There was mud, there was swearing, there was squeezing, there was sweat. I felt dirty… and I liked it. I know I said I hate it and I sort of still do, but… it somehow pushes the right masochistic buttons that make cavers love the sport so much. Those that say they don’t hate it are in one of two phases 1) Denial or 2) Acceptance.

We did the slog and it wasn’t as bad or as long as I remembered, though a little watery. Popping out Egnaro Aven we went into streamway, yipee no more craw- crap I forgot the short bypass. After that comparatively pleasurable crawl we got to the (quite wet) streamway and went onto Block Hall. We donned SRT kit and set off up pantinless (dyslexics among you may find that quite kinky) which we quickly got used to. The SRT kits were packed away at the top in time for some more… crawling. I believe the modern way of expressing my delight at this is #losingthewilltolive.

I could write essays about white river. Even in its sorry state it is truly a marvel and a bit of passage that you can find something new every time you visit (my favourite bit is where it looks like a turbulent river was instantaneously frozen). We skipped over Nameless and headed for the prize… Moosetrap.

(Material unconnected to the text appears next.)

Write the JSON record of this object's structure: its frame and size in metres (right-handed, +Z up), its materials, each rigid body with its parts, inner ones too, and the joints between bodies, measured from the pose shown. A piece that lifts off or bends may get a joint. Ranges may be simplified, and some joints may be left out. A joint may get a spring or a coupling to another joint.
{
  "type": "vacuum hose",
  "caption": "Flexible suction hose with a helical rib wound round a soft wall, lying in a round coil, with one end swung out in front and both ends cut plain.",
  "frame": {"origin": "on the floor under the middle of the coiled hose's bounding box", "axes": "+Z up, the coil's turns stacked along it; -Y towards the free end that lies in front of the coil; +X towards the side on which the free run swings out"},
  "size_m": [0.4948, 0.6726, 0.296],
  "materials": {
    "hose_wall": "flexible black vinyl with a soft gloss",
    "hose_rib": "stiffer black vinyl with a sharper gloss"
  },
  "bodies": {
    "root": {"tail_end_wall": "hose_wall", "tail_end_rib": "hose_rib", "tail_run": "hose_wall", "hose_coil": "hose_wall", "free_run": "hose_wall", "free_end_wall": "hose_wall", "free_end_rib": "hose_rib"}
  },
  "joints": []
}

This trip, for me, demonstrates why Peak is the single best system OVERALL (controversial!). We had effectively done South Wales Caving (crawling followed by big passages with boulders and pretties), Yorkshire Pot Holing (down the Moosetrap) and Mendipping (a perverse sexual act that Rob Middleton can tell you about, all I can say is that it involves poo). We didn’t Mendip as there were caves to explore but I digress…

Moosetrap roared with water and proved to be a sporty trip. We went slowly, not entirely trusting the bolts (we elected to use a sling + boulder instead of one lower down the cave) and the whole experience reminds you not to blindly follow P bolts and was quite fun. We got to the bottom and all I can say is don’t try and use a 40 for the bottom 2 pitches (see rigging guide for contextual relevance). Dipping our feet (and much, much more) in the sump, we turned around and headed out. It was getting late – about 4pm by that point and we didn’t want to risk provoking a callout.

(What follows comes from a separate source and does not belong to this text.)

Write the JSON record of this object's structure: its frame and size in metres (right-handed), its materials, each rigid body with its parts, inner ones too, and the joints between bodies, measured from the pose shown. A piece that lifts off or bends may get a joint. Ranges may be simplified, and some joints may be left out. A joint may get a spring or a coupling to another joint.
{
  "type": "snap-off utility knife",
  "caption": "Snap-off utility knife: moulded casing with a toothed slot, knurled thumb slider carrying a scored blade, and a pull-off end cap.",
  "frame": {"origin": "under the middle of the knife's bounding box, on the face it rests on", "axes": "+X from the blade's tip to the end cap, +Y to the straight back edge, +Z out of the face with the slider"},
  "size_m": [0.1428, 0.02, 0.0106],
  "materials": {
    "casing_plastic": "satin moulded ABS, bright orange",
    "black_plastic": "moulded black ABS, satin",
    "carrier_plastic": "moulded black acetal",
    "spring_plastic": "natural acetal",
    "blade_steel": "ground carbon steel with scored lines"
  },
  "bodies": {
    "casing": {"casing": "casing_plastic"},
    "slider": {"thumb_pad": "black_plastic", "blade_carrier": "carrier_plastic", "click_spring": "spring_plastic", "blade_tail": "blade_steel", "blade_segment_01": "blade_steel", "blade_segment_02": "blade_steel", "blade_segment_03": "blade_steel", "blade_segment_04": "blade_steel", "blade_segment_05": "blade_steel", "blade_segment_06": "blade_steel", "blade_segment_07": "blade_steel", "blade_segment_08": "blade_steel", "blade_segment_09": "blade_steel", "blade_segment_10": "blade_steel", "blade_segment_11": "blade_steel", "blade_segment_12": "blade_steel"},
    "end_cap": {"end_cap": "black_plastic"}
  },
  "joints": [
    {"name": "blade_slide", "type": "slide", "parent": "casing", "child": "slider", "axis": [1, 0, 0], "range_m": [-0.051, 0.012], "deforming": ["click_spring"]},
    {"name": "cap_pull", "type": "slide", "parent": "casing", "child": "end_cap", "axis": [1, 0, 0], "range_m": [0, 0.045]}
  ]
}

The ventilator had a few pleasant pull throughs combined with sketchy death traverses. We plopped out in the lower bit of the trenches (it took Dave a while to realise…) and we were out before we knew it. It was cold and being soaked by the fairly full muddy ducks (what a cool turn of phrase) didn’t help. We changed quickly (I struggled getting my wellies off as per usual) and swiftly parted ways.

It was an absolute cracker of a trip and I thoroughly recommend doing it Peak to Peak, if only for a proper beasting (Titan the next day was not fun, but I’ll let Tom tell you about that). Also, be sure to choose good company – it makes all the difference.